The exclusivity issue is fairly likely to result in an overall finding of non-infringement. If there is a finding of infringement, it will most likely be limited to particular situations in which there is only one user interface control per window with an exclusive touch flag. Such a narrow finding would still cause significant problems to Android in terms of erratic behavior, probably including crashes, by an unknown number of apps until those apps are rewritten. But in order to cause huge problems, Apple needs an infringement finding of broad scope, and that one is not likely at this stage.

The court will make a decision on the Motorola case on August 31, and on the Samsung case on September 21.

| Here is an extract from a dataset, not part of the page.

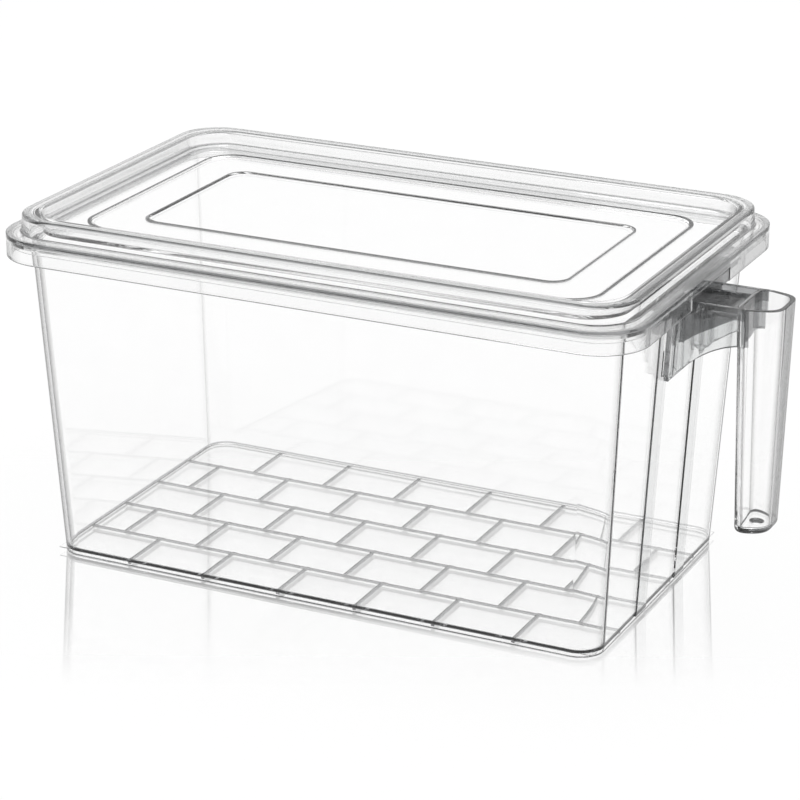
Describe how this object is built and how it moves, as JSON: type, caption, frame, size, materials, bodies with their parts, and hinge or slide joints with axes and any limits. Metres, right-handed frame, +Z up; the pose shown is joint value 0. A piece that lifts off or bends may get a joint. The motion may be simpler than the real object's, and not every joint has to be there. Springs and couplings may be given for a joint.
{
  "type": "plastic storage box",
  "caption": "Clear rectangular food storage box with a tapered tub, a recessed lift-off lid and a hollow upright grip on an arm that slides onto one end.",
  "frame": {"origin": "under the middle of the whole object's bounding box, at the level the foot stands on", "axes": "+X along the box towards the handle, +Y across the box, +Z up"},
  "size_m": [0.3346, 0.1856, 0.16],
  "materials": {
    "tub_plastic": "clear moulded plastic, polished",
    "lid_plastic": "clear moulded plastic, polished",
    "handle_plastic": "clear moulded plastic, slightly greyer where it is thick"
  },
  "bodies": {
    "tub_body": {"tub": "tub_plastic"},
    "lid_body": {"lid": "lid_plastic"},
    "handle_body": {"handle": "handle_plastic"}
  },
  "joints": [
    {"name": "lid_lift", "type": "slide", "parent": "tub_body", "child": "lid_body", "axis": [0, 0, 1], "range_m": [0, 0.06]},
    {"name": "handle_slide", "type": "slide", "parent": "tub_body", "child": "handle_body", "axis": [-0.0511, 0, -0.9987], "range_m": [0, 0.037]}
  ]
}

Apple is having a hard time winning anything in Mannheim, but I wouldn't blame it on the court. I think Mannheim would be a great venue for the '263 "realtime API" patent, the '647 "data tapping" or the '604 "Siri (unified search)" patent, but Apple doesn't appear to have European versions of those patents. Sooner or later, it will identify some European patents on which it can prevail. It has already prevailed over two European patents (slide-to-unlock and photo gallery page-flipping, both against Motorola in Munich and the latter one also in the The Hague against Samsung), but those were too easy to work around.